My name is Dina Friedman.


"But this was something else. This was AMERICA - colorful, sugary and instantly gratifying."


DEPARTED FROM
Odessa, Ukraine

ARRIVED IN
Stoughton, Massachusetts

YEAR
1989

AGE
7

NOW LIVES IN
Los Angeles, California

My first days in America took place in a suburb of Boston. It was January, snow was on the ground and it was cold, but although I was no stranger to the chill, this seemed different from the previous 6 winters of my life - it was somehow a more American winter. In Massachusetts, we were set up in an apartment in a cul-de-sac by another family that moved from Russia about a year before us, but they seemed to be already so far advanced that I feared we would never catch up.

The excitement that I felt in those early days was that same feeling as when you get a raise at work, or your boyfriend says "I love you" for the first time, it was a child's version of that. The feeling that something just happened that changed your life for the better, and you can put all the moments that passed before this one behind you, the past is no longer relevant. Everything now is golden. As a matter of fact, it was golden - Golden Crisp.

One of the most memorable events of my life is when I opened the cupboard in our new apartment and found a color-soaked cardboard box sitting there, the front of which was graced by a smiling bear in a t-shirt. Whatever this was, it was incredible, just seeing the packaging was enough to send a thrill through me. But what was inside was even better. Sweet morsels nestled in a plastic bag, inviting me into their world. But they were so small, I had never seen anything quite this size and shape and I didn't know what was to be done with the treasure I had unearthed.

It was then explained to me that this was cereal, it was to be poured in a bowl, covered with milk and eaten with a spoon.

I have to say that I wasn't completely unprepared for this experience. Had I stepped out of Odessa and directly into New England, the shock to my system may have been more dangerous. But Jews in the late 80's had to travel a long road through Western Europe on their way to the East Coast of the United States. In Austria I witnessed my first automatic doors, which opened and closed on their own as we approached them in the airport, and when I saw it happen I looked at my mother as if silently asking if she had just seen the same thing. I became the owner of a Barbie Doll, naked other than an orange sweatshirt embellished with the Coca-Cola logo. I ate a banana. In Italy there was ketchup, rigatoni and depictions of Asian art, things I had never even imagined.

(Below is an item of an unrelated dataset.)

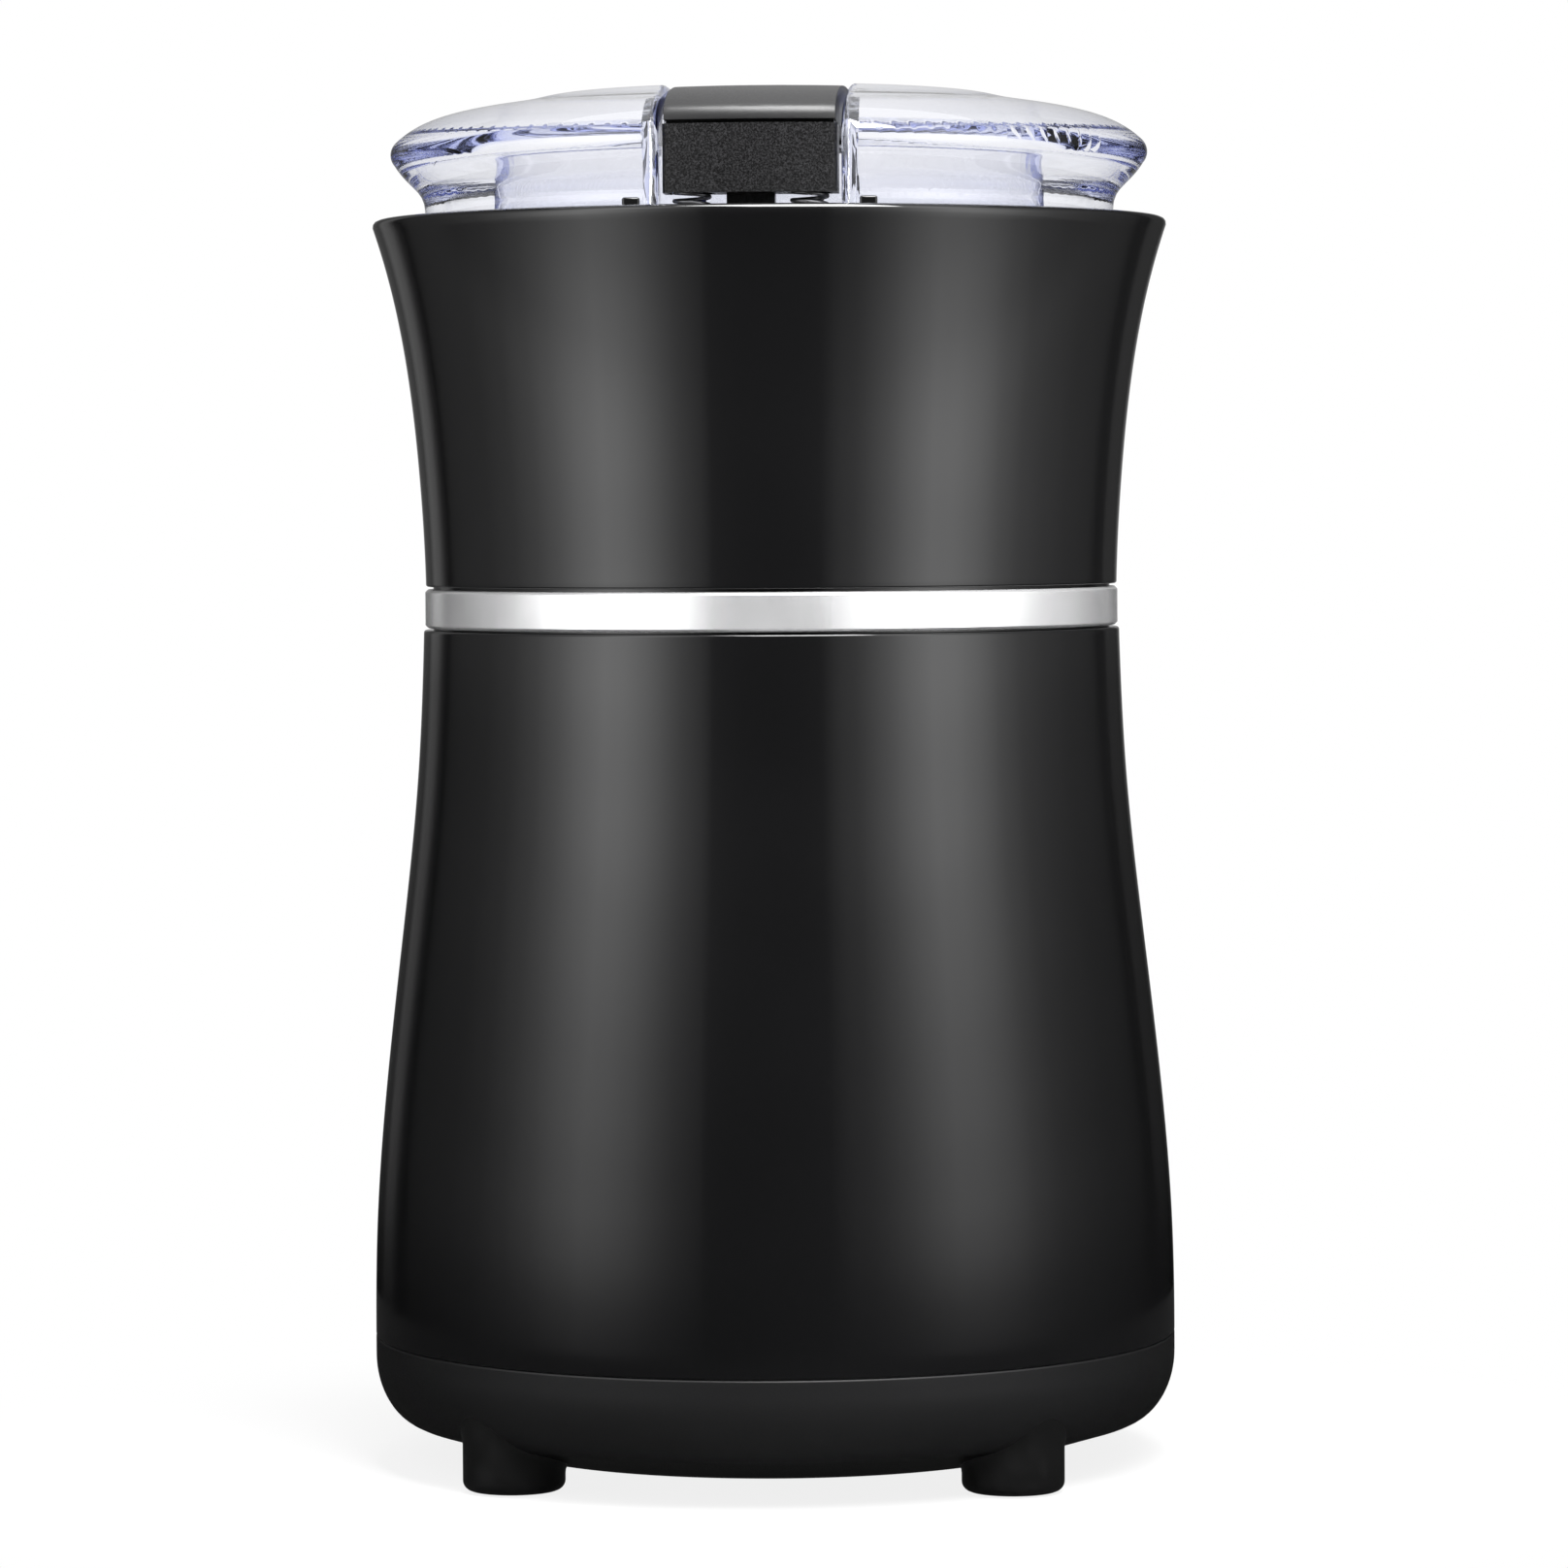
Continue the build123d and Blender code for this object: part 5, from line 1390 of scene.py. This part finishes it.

But this was something else. This was AMERICA - colorful, sugary and instantly gratifying. Prior to this the only food I had eaten with a spoon was Borsht. Not when I received my green card or Certificate of Naturalization, not when I memorized the Pledge of Allegiance or when I held my first passport - when the crunchy, delicious, candied pieces gently coated in cold milk hit my tongue, that was my initiation. That was when I became an American.